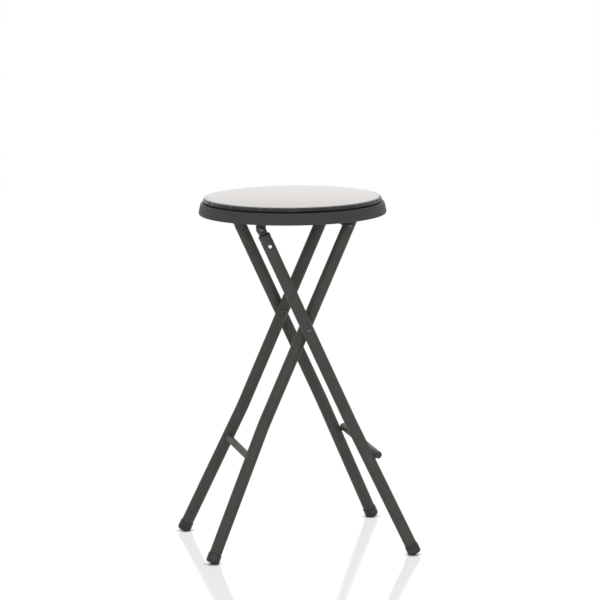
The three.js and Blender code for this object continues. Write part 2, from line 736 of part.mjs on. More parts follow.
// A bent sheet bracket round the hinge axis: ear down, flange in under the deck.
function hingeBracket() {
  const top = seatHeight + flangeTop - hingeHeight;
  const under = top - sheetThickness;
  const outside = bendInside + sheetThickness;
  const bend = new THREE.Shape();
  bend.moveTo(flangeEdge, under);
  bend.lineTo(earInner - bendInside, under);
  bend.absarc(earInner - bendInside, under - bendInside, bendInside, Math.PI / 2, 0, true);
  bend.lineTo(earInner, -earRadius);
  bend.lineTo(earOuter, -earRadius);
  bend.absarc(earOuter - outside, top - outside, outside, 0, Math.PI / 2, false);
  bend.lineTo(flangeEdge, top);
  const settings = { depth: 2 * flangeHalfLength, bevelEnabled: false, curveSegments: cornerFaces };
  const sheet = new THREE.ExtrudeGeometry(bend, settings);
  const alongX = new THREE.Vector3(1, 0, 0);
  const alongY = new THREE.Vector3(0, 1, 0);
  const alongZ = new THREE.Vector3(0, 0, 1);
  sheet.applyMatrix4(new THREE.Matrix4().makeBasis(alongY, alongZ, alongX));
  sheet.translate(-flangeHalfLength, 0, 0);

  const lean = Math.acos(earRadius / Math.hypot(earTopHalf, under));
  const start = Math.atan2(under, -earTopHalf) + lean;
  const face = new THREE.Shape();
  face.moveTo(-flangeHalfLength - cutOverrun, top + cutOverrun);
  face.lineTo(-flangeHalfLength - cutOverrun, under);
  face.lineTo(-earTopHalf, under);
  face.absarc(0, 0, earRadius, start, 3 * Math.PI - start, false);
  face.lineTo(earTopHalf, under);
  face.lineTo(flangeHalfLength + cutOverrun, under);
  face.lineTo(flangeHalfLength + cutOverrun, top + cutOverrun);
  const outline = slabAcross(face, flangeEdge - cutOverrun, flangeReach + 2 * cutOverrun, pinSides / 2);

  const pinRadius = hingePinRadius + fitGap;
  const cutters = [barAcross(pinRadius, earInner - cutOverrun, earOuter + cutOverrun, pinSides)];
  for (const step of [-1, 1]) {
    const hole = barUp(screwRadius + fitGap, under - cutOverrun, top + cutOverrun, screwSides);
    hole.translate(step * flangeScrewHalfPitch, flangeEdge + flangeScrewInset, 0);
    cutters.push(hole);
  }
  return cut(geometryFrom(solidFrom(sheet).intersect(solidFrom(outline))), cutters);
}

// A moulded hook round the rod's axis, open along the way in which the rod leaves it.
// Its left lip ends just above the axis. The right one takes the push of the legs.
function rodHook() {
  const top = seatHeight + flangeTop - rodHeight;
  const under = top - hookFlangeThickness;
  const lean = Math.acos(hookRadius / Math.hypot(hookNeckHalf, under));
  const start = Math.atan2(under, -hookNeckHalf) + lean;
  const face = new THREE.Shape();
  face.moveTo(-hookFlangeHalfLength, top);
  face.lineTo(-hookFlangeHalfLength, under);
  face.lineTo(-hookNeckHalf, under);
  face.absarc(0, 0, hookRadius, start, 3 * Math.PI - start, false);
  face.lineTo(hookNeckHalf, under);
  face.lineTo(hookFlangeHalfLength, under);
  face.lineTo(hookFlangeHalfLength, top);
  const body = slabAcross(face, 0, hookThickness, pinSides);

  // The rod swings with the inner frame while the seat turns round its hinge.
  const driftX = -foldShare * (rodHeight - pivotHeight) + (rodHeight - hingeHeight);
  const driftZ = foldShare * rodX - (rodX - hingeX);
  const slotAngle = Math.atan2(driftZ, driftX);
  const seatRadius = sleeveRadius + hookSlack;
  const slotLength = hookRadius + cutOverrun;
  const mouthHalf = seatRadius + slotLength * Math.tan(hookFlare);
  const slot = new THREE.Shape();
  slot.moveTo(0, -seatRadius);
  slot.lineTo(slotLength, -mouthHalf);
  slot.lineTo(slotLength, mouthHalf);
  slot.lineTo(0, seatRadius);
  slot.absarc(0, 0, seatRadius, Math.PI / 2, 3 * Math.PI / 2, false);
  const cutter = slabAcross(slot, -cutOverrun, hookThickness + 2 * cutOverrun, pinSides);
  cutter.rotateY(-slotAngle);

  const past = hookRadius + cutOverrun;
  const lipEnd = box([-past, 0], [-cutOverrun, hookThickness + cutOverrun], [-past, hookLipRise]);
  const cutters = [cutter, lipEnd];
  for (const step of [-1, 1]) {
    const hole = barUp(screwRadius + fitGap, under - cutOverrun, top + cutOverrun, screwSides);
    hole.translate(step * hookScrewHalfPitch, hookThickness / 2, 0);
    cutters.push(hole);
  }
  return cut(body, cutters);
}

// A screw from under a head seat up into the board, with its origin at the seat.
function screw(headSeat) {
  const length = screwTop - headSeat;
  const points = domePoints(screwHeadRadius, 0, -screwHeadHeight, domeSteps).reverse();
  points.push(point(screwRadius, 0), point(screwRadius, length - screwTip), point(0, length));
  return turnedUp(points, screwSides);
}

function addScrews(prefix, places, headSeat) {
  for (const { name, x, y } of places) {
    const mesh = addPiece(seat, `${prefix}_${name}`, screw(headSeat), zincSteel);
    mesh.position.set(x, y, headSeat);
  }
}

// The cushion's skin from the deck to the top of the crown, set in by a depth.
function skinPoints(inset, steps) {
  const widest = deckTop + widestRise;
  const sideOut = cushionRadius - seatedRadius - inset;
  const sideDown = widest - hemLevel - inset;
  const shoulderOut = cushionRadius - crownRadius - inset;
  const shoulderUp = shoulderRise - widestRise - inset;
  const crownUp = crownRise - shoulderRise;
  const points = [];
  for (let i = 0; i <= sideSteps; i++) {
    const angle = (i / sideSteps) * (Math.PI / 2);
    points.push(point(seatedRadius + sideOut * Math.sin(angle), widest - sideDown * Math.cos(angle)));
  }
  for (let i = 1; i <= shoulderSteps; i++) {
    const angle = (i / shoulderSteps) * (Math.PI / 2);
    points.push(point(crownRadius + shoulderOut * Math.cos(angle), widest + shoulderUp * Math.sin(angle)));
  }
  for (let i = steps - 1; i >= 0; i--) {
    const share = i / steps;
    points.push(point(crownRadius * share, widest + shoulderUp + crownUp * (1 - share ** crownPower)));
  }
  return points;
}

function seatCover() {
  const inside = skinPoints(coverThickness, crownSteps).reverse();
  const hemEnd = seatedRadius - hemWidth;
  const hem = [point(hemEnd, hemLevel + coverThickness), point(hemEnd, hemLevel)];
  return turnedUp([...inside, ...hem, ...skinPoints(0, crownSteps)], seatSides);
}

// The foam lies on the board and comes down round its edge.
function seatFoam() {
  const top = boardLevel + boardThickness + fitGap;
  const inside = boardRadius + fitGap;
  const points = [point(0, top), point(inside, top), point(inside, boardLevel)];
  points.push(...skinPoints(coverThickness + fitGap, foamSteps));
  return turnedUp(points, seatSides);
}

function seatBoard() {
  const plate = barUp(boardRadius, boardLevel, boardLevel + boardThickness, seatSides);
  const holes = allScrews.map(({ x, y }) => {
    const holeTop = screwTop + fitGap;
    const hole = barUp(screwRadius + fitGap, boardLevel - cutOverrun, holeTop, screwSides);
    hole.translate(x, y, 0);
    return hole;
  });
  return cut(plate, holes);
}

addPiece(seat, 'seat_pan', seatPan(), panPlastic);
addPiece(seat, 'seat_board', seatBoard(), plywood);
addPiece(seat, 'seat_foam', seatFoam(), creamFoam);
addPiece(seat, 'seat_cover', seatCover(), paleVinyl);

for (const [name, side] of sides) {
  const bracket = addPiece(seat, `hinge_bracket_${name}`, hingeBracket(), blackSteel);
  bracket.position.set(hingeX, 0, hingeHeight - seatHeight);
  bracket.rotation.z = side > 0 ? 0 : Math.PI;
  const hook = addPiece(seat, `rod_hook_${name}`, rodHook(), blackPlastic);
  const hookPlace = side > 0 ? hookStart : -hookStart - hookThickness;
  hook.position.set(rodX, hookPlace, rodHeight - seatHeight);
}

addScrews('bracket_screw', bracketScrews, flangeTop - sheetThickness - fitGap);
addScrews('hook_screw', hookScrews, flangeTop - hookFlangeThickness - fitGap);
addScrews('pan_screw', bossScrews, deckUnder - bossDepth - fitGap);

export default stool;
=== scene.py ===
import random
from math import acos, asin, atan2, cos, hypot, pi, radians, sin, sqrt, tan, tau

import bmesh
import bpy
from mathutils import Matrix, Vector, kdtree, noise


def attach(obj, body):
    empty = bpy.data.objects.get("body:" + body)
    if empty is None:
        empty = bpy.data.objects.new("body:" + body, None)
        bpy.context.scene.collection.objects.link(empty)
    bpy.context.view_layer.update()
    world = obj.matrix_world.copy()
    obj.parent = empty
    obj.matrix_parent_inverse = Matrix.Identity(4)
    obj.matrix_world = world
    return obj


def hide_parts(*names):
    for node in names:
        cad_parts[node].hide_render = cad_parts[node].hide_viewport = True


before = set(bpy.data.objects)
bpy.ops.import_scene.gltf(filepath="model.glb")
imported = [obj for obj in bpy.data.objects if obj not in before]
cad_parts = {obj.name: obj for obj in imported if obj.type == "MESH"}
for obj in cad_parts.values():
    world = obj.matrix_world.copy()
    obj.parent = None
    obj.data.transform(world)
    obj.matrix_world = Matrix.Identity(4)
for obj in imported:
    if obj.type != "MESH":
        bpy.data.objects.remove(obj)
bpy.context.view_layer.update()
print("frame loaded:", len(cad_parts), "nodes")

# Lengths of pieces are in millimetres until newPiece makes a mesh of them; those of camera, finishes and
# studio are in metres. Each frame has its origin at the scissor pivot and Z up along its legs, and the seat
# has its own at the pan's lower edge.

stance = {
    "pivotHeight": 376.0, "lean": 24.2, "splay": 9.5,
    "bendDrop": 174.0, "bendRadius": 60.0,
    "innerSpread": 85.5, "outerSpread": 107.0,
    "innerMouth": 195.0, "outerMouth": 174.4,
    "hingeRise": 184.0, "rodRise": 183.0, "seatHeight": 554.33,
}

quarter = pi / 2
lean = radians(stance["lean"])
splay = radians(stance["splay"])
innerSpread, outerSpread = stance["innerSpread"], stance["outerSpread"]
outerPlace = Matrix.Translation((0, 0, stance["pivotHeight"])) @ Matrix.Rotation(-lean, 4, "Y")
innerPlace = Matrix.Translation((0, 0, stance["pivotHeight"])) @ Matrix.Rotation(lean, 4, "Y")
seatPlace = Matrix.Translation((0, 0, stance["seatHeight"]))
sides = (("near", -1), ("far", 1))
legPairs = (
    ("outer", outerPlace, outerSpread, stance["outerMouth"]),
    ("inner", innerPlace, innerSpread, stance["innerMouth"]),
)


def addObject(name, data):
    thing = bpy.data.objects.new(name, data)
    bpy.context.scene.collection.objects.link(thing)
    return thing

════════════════

Please print exactly, and only, the lines from the line with "addScrews('bracket_screw', bracketScrews, flangeTop" to the line with "bpy.context.scene.collection.objects.link(empty)", both included.

FINISHED ANSWER:
addScrews('bracket_screw', bracketScrews, flangeTop - sheetThickness - fitGap);
addScrews('hook_screw', hookScrews, flangeTop - hookFlangeThickness - fitGap);
addScrews('pan_screw', bossScrews, deckUnder - bossDepth - fitGap);

export default stool;
=== scene.py ===
import random
from math import acos, asin, atan2, cos, hypot, pi, radians, sin, sqrt, tan, tau

import bmesh
import bpy
from mathutils import Matrix, Vector, kdtree, noise


def attach(obj, body):
    empty = bpy.data.objects.get("body:" + body)
    if empty is None:
        empty = bpy.data.objects.new("body:" + body, None)
        bpy.context.scene.collection.objects.link(empty)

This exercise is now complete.